- Born: Swati Maria Saini Los Angeles
- Education: MIT HBS
- Occupation: Broadcast journalist

= Swati Mia Saini =

American journalist

Swati Maria Saini, popularly known as Mia Saini, is an American financial journalist and video host who has also interned for CNBC and worked as a freelance reporter for TheStreet.com. She is currently a Hong Kong–based reporter for Bloomberg Television, having joined the network in June 2011, and covers business, economics, and global markets. As of December 2014, she was listed as a former reporter on the Bloomberg terminal system. Previously she was an anchor/reporter for Forbes Video Network, covering markets, business, economic and political news, and a video host for MBA Pod TV on www.MBAPodcaster.com

Prior to Harvard Business School she worked on the trading floor at Goldman Sachs and as a freelance TV reporter for Jim Cramer's website, TheStreet.com.
She is an alumna of Massachusetts Institute of Technology (MIT) and has an MBA from Harvard Business School (HBS).
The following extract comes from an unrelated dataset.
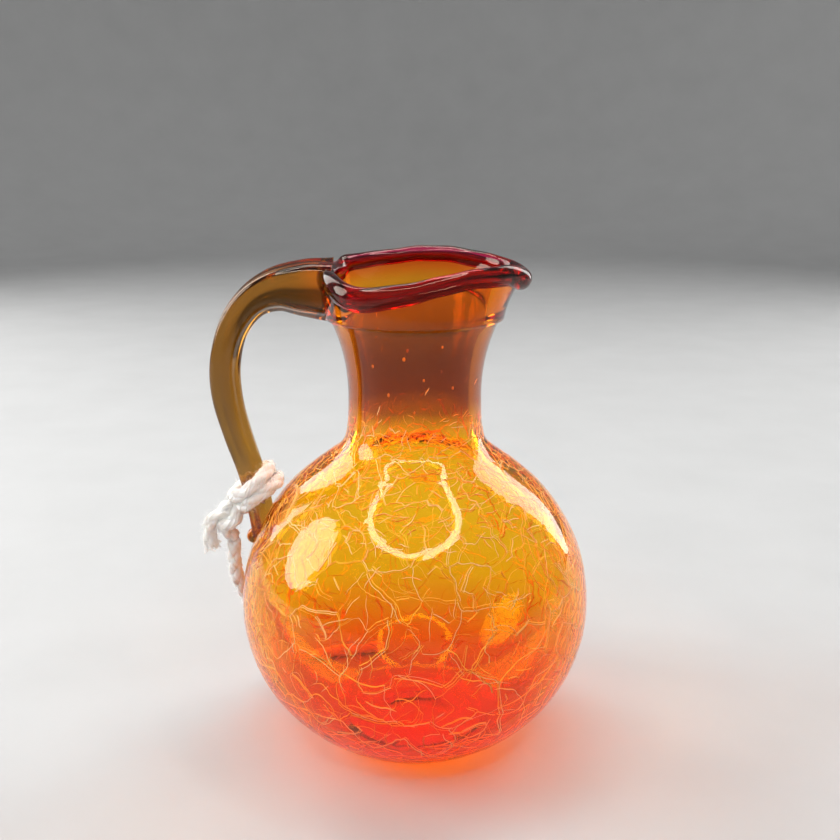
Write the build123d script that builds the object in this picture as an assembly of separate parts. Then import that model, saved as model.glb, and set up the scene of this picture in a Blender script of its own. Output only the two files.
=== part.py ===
from build123d import *
import math
import os

# A small hand-blown crackle-glass pitcher, in millimetres.
# The origin is the centre of the foot on the table, +Z is up,
# the spout points along +X and the handle stands on the -X side.

# ---- Driving sizes --------------------------------------------------------

BODY_RADIUS = 37.6            # widest outer radius of the bulb
BODY_DROP = 34.8              # vertical half-axis of the bulb below its widest line
BODY_RISE = 37.2              # vertical half-axis of the bulb above its widest line
FOOT_RADIUS = 15.5            # outer edge of the flat ring it stands on
PONTIL_RADIUS = 9.0           # hollow left under the foot by the pontil rod
PONTIL_DEPTH = 1.4
WALL = 2.6                    # glass thickness of the bulb and neck
FLOOR_THICKNESS = 4.0         # glass under the inside of the bulb
FLOOR_DOME = 0.6              # the inside floor rises this much at its centre

NECK_RADIUS = 14.0            # narrowest outer radius of the neck
NECK_Z = 78.0                 # height of the narrowest place
SHOULDER_ANGLE = 50.0         # where the bulb's ellipse gives way to the neck curve
SHOULDER_PULL = 12.0          # how far the neck curve follows the shoulder
NECK_PULL = 13.0              # how far it follows the straight neck
FLARE_RADIUS = 37.0           # arc of the neck opening out to the collar

COLLAR_Z = 94.0               # lower edge of the collar
COLLAR_STEP = 0.9             # the collar stands out from the neck by this much
COLLAR_BULGE = 0.7            # extra fullness of the collar half way up
LIP_WALL = 2.4                # glass thickness where the collar meets the ruby lip
LIP_HALF_WIDTH = 1.6          # ruby lip bead, half its thickness
LIP_SEAT = 0.7                # the collar ends this far below the bead's centre
SPOUT_DROP_RADIUS = 2.7       # ruby drop at the tip of the spout

STRING_DIAMETER = 3.0

# The ruby bead round the mouth: angle from the spout in degrees (turning to the
# back first), distance of its centre from the axis, height, half its own height.
RIM_STATIONS = [
    (0, 21.6, 102.3, 2.4),
    (25, 19.6, 103.6, 2.0),
    (55, 17.0, 105.0, 1.8),
    (85, 16.4, 105.1, 1.7),
    (115, 17.2, 104.4, 1.7),
    (145, 17.9, 103.6, 1.9),
    (180, 17.9, 102.6, 2.5),
    (210, 18.2, 101.2, 2.6),
    (232, 18.5, 99.7, 2.5),
    (258, 17.0, 100.6, 2.3),
    (285, 15.8, 101.9, 2.1),
    (315, 16.6, 103.2, 2.0),
    (338, 19.2, 103.4, 2.1),
    (360, 21.6, 102.3, 2.4),
]

# Centre line of the handle in the plane Y = 0: x, z, thickness in that plane,
# width across it. The list runs from the lip to the pad on the bulb.
HANDLE_STATIONS = [
    (-17.0, 99.6, 12.8, 9.6),
    (-22.6, 99.9, 11.6, 9.0),
    (-28.6, 99.6, 8.9, 8.2),
    (-33.8, 97.0, 7.0, 7.6),
    (-37.9, 91.4, 6.4, 7.3),
    (-39.8, 84.0, 6.3, 7.0),
    (-39.5, 76.6, 6.2, 6.9),
    (-37.7, 68.8, 5.8, 6.6),
    (-35.2, 60.8, 5.4, 6.4),
    (-33.6, 53.0, 5.2, 7.8),
    (-32.8, 46.4, 4.6, 7.6),
]
CURL_CENTRE = (-35.0, 0.0, 45.9)   # bead where the handle's end was pulled off
CURL_RADIUS = 1.6

# String round the foot of the handle.
WRAP_CENTRE = (-34.2, 0.0, 57.0)
WRAP_TILT = 38.0              # the wraps rise toward the neck by this angle
WRAP_RADIUS = 4.7             # centre line of each turn
WRAP_PITCH = 2.7              # from one turn to the next
KNOT_CENTRE = (-40.0, -0.8, 50.4)
KNOT_RADIUS = 3.1
KNOT_FOOT = (-39.4, 0.0, 45.6)
KNOT_FOOT_RADIUS = 2.0

# Short cut end, from the knot over to the left and down.
END_ROUTE = [
    (-40.0, -1.0, 51.0),
    (-43.2, -1.6, 51.4),
    (-44.8, -1.8, 47.4),
    (-43.8, -1.6, 43.4),
]

# Long end: it hangs from the knot, passes behind the bulb and lies on the table.
TAIL_ROUTE = [
    (-39.4, 0.2, 45.0),
    (-40.2, 1.6, 37.4),
    (-38.6, 7.0, 29.0),
    (-36.4, 12.6, 20.0),
    (-35.0, 17.6, 10.4),
    (-30.6, 25.4, 1.7),
    (-20.0, 31.6, 1.7),
    (-8.4, 33.4, 1.7),
]
CORNER_SHARE = 0.45           # part of the shorter run that a bend may use

# ---- Sizes that follow ----------------------------------------------------

BODY_Z = BODY_DROP * math.sqrt(1 - (FOOT_RADIUS / BODY_RADIUS) ** 2)
COLLAR_RADIUS = NECK_RADIUS + FLARE_RADIUS - math.sqrt(
    FLARE_RADIUS ** 2 - (COLLAR_Z - NECK_Z) ** 2)


def outline_face(outline, plane):
    """The flat face inside a closed outline laid on this plane."""
    return Face(Wire([plane * edge for edge in outline]))


def revolve_about_z(outline):
    """Spin a closed outline, drawn in the XZ plane, round the Z axis."""
    return revolve(outline_face(outline, Plane.XZ), Axis.Z, 360)


def side_curve(inset, start_angle):
    """The bulb, shoulder and neck line, moved in by inset."""
    across = BODY_RADIUS - inset
    rise = BODY_RISE - inset
    drop = BODY_DROP - inset
    turn = math.radians(SHOULDER_ANGLE)
    shoulder = (across * math.cos(turn), BODY_Z + rise * math.sin(turn))
    along = (-across * math.sin(turn), rise * math.cos(turn))
    pull = SHOULDER_PULL / math.hypot(*along)
    lower = EllipticalCenterArc(
        (0, BODY_Z), across, drop, start_angle, arc_size=-start_angle)
    upper = EllipticalCenterArc((0, BODY_Z), across, rise, 0, arc_size=SHOULDER_ANGLE)
    neck = Bezier(
        shoulder,
        (shoulder[0] + pull * along[0], shoulder[1] + pull * along[1]),
        (NECK_RADIUS - inset, NECK_Z - NECK_PULL),
        (NECK_RADIUS - inset, NECK_Z))
    sweep_angle = math.degrees(math.asin((COLLAR_Z - NECK_Z) / (FLARE_RADIUS + inset)))
    flare = CenterArc(
        (NECK_RADIUS + FLARE_RADIUS, NECK_Z), FLARE_RADIUS + inset, 180, -sweep_angle)
    return [lower, upper, neck, flare]


def foot_angle(inset, height):
    """Angle below the widest line at which the lower bulb is at this height."""
    return -math.degrees(math.asin((BODY_Z - height) / (BODY_DROP - inset)))


def lower_radius(inset, height):
    """Radius of the lower bulb at this height."""
    return (BODY_RADIUS - inset) * math.cos(math.radians(foot_angle(inset, height)))


def filled_vessel():
    """The bulb and neck as if they were solid glass."""
    outline = side_curve(0, foot_angle(0, 0))
    outline.append(Line((COLLAR_RADIUS, COLLAR_Z), (0, COLLAR_Z)))
    outline.append(Line((0, COLLAR_Z), (0, 0)))
    outline.append(Line((0, 0), (FOOT_RADIUS, 0)))
    return revolve_about_z(outline)


def vessel_hollow():
    """The air inside the bulb and neck, up to the collar."""
    floor_radius = lower_radius(WALL, FLOOR_THICKNESS)
    outline = side_curve(WALL, foot_angle(WALL, FLOOR_THICKNESS))
    top_radius = (outline[-1] @ 1).X
    outline.append(Line((top_radius, COLLAR_Z), (0, COLLAR_Z)))
    outline.append(Line((0, COLLAR_Z), (0, FLOOR_THICKNESS + FLOOR_DOME)))
    outline.append(ThreePointArc(
        (0, FLOOR_THICKNESS + FLOOR_DOME),
        (floor_radius / 2, FLOOR_THICKNESS + 0.75 * FLOOR_DOME),
        (floor_radius, FLOOR_THICKNESS)))
    return revolve_about_z(outline)


def pontil_hollow():
    """The shallow dish under the foot."""
    sphere_radius = (PONTIL_RADIUS ** 2 + PONTIL_DEPTH ** 2) / (2 * PONTIL_DEPTH)
    return Pos(0, 0, PONTIL_DEPTH - sphere_radius) * Sphere(sphere_radius)


def inner_collar_radius():
    """Inside radius of the neck where the collar begins."""
    bore = FLARE_RADIUS + WALL
    return NECK_RADIUS + FLARE_RADIUS - math.sqrt(bore ** 2 - (COLLAR_Z - NECK_Z) ** 2)


def radial_plane(angle):
    """Upright plane through the axis: local x points outward, local y up."""
    turn = math.radians(angle)
    return Plane(
        origin=(0, 0, 0),
        x_dir=(math.cos(turn), math.sin(turn), 0),
        z_dir=(math.sin(turn), -math.cos(turn), 0))


def collar_section(station):
    """Cut through the collar glass at one station of the rim."""
    angle, radius, height, _ = station
    top = height - LIP_SEAT
    half_way = (COLLAR_Z + top) / 2
    inner_foot = (inner_collar_radius(), COLLAR_Z)
    outer_foot = (COLLAR_RADIUS + COLLAR_STEP, COLLAR_Z)
    inner_top = (radius - LIP_WALL / 2, top)
    outer_top = (radius + LIP_WALL / 2, top)
    outer_pull = (outer_foot[0] + COLLAR_BULGE, half_way)
    inner_pull = (inner_foot[0] + COLLAR_BULGE, half_way)
    outline = [
        Line(inner_foot, outer_foot),
        Bezier(outer_foot, outer_pull, outer_top),
        Line(outer_top, inner_top),
        Bezier(inner_top, inner_pull, inner_foot)]
    return outline_face(outline, radial_plane(angle))


def lip_section(station):
    """Cut through the ruby bead at one station of the rim."""
    angle, radius, height, half_height = station
    quarters = [
        EllipticalCenterArc((radius, height), LIP_HALF_WIDTH, half_height, start)
        for start in (0, 90, 180, 270)]
    return outline_face(quarters, radial_plane(angle))


def ring_from(section):
    """Join the sections of the back half and of the front half into a ring."""
    half = [station[0] for station in RIM_STATIONS].index(180)
    back = loft([section(station) for station in RIM_STATIONS[:half + 1]])
    front = loft([section(station) for station in RIM_STATIONS[half:]])
    return back + front


def handle_blank():
    """The pulled handle before it is trimmed to the glass it is stuck to."""
    sections = []
    last = len(HANDLE_STATIONS) - 1
    for index, (x, z, thickness, width) in enumerate(HANDLE_STATIONS):
        before = HANDLE_STATIONS[max(index - 1, 0)]
        after = HANDLE_STATIONS[min(index + 1, last)]
        along = (after[0] - before[0], 0, after[1] - before[1])
        plane = Plane(origin=(x, 0, z), x_dir=(0, 1, 0), z_dir=along)
        sections.append(plane * Ellipse(width / 2, thickness / 2))
    curl = Pos(*CURL_CENTRE) * Sphere(CURL_RADIUS)
    return loft(sections) + curl


def wrap_turn(offset):
    """One turn of string round the handle."""
    tilt = math.radians(WRAP_TILT)
    plane = Plane(
        origin=WRAP_CENTRE,
        x_dir=(math.cos(tilt), 0, math.sin(tilt)),
        z_dir=(-math.sin(tilt), 0, math.cos(tilt)))
    return plane * Pos(0, 0, offset) * Torus(WRAP_RADIUS, STRING_DIAMETER / 2)


def bend_radii(route):
    """Radius at each inner point, as large as the shorter run beside it allows."""
    radii = []
    for before, corner, after in zip(route, route[1:], route[2:]):
        incoming = Vector(*corner) - Vector(*before)
        outgoing = Vector(*after) - Vector(*corner)
        turn = math.radians(incoming.get_angle(outgoing))
        shorter = min(incoming.length, outgoing.length)
        radii.append(CORNER_SHARE * shorter / math.tan(turn / 2))
    return radii


def string_tube(route, name):
    """A plain round tube along straight runs joined by tangent arcs."""
    radii = bend_radii(route)
    path = FilletPolyline(*route, radius=radii)
    start = Plane(origin=path @ 0, z_dir=path % 0)
    tube = sweep(start * Circle(STRING_DIAMETER / 2), path)
    expected = math.pi * (STRING_DIAMETER / 2) ** 2 * path.length
    print(name, "length", round(path.length, 1), "radii", [round(r, 1) for r in radii])
    print(name, "volume", round(tube.volume, 1), "section x length", round(expected, 1))
    return tube


def knot_blank():
    """The lump of the knot, with the neck of string that leaves it downward."""
    lump = Pos(*KNOT_CENTRE) * Sphere(KNOT_RADIUS)
    run = Line(KNOT_CENTRE, KNOT_FOOT)
    start = Plane(origin=run @ 0, z_dir=run % 0)
    neck = sweep(start * Circle(KNOT_FOOT_RADIUS), run)
    return lump + neck


vessel = filled_vessel() - vessel_hollow() - pontil_hollow()
collar = ring_from(collar_section)
_, spout_radius, spout_height, _ = RIM_STATIONS[0]
spout_drop = Pos(spout_radius, 0, spout_height) * Sphere(SPOUT_DROP_RADIUS)
lip = ring_from(lip_section) + spout_drop - collar
handle = handle_blank() - filled_vessel() - collar - lip

wraps = wrap_turn(WRAP_PITCH / 2) + wrap_turn(-WRAP_PITCH / 2) - handle - filled_vessel()
knot = knot_blank() - wraps - handle
short_end = string_tube(END_ROUTE, "string_end") - knot
tail = string_tube(TAIL_ROUTE, "string_tail") - knot

nodes = {
    "vessel": vessel,
    "collar": collar,
    "ruby_lip": lip,
    "handle": handle,
    "string_wraps": wraps,
    "string_knot": knot,
    "string_end": short_end,
    "string_tail": tail,
}

os.makedirs("parts", exist_ok=True)
for name, shape in nodes.items():
    print(name, "solids", len(shape.solids()), "volume", round(shape.volume, 1),
          "valid", shape.is_valid)
    export_step(shape, "parts/" + name + ".step")
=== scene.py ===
import math

import bmesh
import bpy
import numpy as np
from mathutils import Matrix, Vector


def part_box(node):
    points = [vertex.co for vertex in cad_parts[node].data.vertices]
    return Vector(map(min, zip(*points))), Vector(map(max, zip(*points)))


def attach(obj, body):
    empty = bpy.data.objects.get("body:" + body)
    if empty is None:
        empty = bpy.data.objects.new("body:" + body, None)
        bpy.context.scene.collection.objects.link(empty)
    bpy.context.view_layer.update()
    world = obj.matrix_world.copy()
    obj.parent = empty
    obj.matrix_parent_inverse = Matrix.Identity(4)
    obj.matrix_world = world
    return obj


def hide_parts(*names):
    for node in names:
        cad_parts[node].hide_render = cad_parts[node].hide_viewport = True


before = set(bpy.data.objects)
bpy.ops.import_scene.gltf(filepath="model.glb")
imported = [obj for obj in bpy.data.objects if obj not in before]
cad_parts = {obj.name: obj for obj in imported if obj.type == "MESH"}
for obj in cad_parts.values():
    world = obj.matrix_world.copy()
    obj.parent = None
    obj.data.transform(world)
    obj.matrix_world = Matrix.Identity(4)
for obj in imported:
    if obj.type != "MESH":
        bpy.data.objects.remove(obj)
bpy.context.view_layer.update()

# The looks of a hand-blown crackle-glass pitcher: an amber bulb and neck with
# real cracks in the wall, a ruby lip, an olive handle and a cotton string.
# Everything is in metres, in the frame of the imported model.

MM = 0.001

# ---- Sizes taken from the frame ----

vessel_low, vessel_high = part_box("vessel")
lip_low, lip_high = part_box("ruby_lip")
BODY_RADIUS = (vessel_high[0] - vessel_low[0]) / 2
COLLAR_Z = vessel_high[2]
TOTAL_HEIGHT = lip_high[2]

# ---- Sizes of the glass, the same as in the CAD ----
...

Mia writes her own column "Money with Mia" for HBS's newspaper Harbus and has interviewed numerous CEOS and money managers including President of BlackRock, President of Lloyds, and Former Merrill Lynch CEO, John Thain. She also anchors HBS TV Market Minute with Mia Saini , now called H-Biz Tonight which features short daily reports from the financial markets

Mia has won numerous awards including being chosen as a Truman Scholar recipient, and as Glamour Magazine's Top 10 College Woman, winning the 1st place prize for community service. She is originally from Tracy, California.